For one, because women don’t traditionally take the investor route, said AWE executive director Vicki Burkhart, but they are more likely to make donations. (Women made up 21.8 percent of the angel investing community in 2012, according to one report. When it comes to venture capital, according to an analysis by Fortune, women make up less than 5 percent of U.S. partner-level venture capitalists.)
AWE Ventures hopes that the donation-based strategy will be a way into the investing community for women who are interested in but haven’t yet taken the plunge, Bannon said.
The team is targeting high net-worth individuals: people attending the PACT Luncheon, for example. They’re offering a “founding contributor” level for those who donate $10,000 or more by Sept. 31. Donations are tax deductible.
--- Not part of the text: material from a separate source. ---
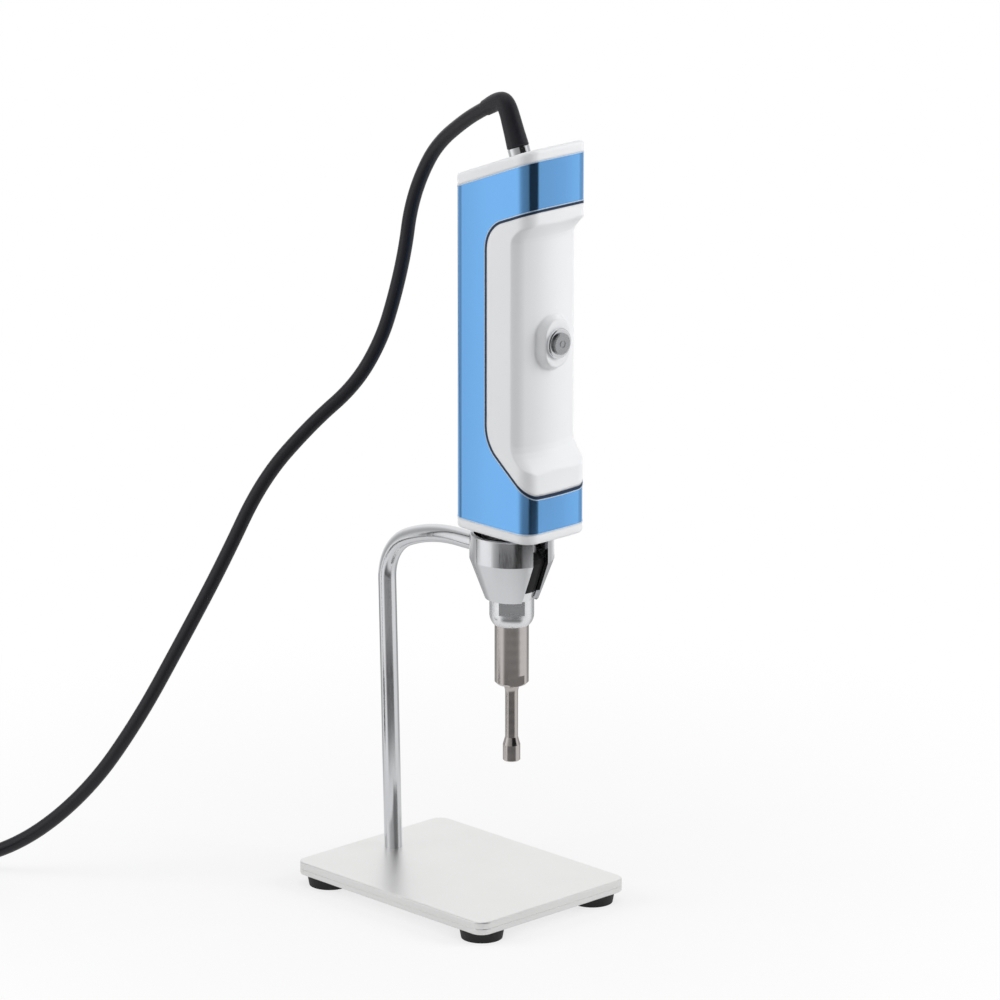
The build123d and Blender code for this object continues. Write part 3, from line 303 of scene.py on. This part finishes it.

The fund will likely be making convertible equity investments, Bannon said, and any money that gets paid back or received through an exit will be put back into the fund. AWE Ventures will find companies through AWE’s network and BFTP will carry out the investment process. Joan Waters, CEO of commercial furniture dealership COFCO, will lead the effort on AWE’s side.
AWE Ventures will clearly be a modest-sized fund, but Bannon said it hopes to create a pipeline for companies that can go on to be funded by BFTP or elsewhere. Plus, regardless of its size, the fund gives AWE some muscle in terms of supporting women-led ventures. Networking and mentorship, which AWE historically provides, are undeniably important, but funding was a crucial missing piece in the AWE puzzle.
BFTP’s partnership with AWE marks another way that the state-backed firm is looking to different ways to seed deals. It launched a $1 million “Temple Ventures” fund to back Temple spinout startups and has put aside another $1 million for healthcare startups as part of the new Health Care Innovation Collaborative.
For Burkhart, it feels like AWE is coming full circle.
The organization started out as the Women’s Investment Network, working to connect women entrepreneurs with investors, but it never ended up raising a fund, she said.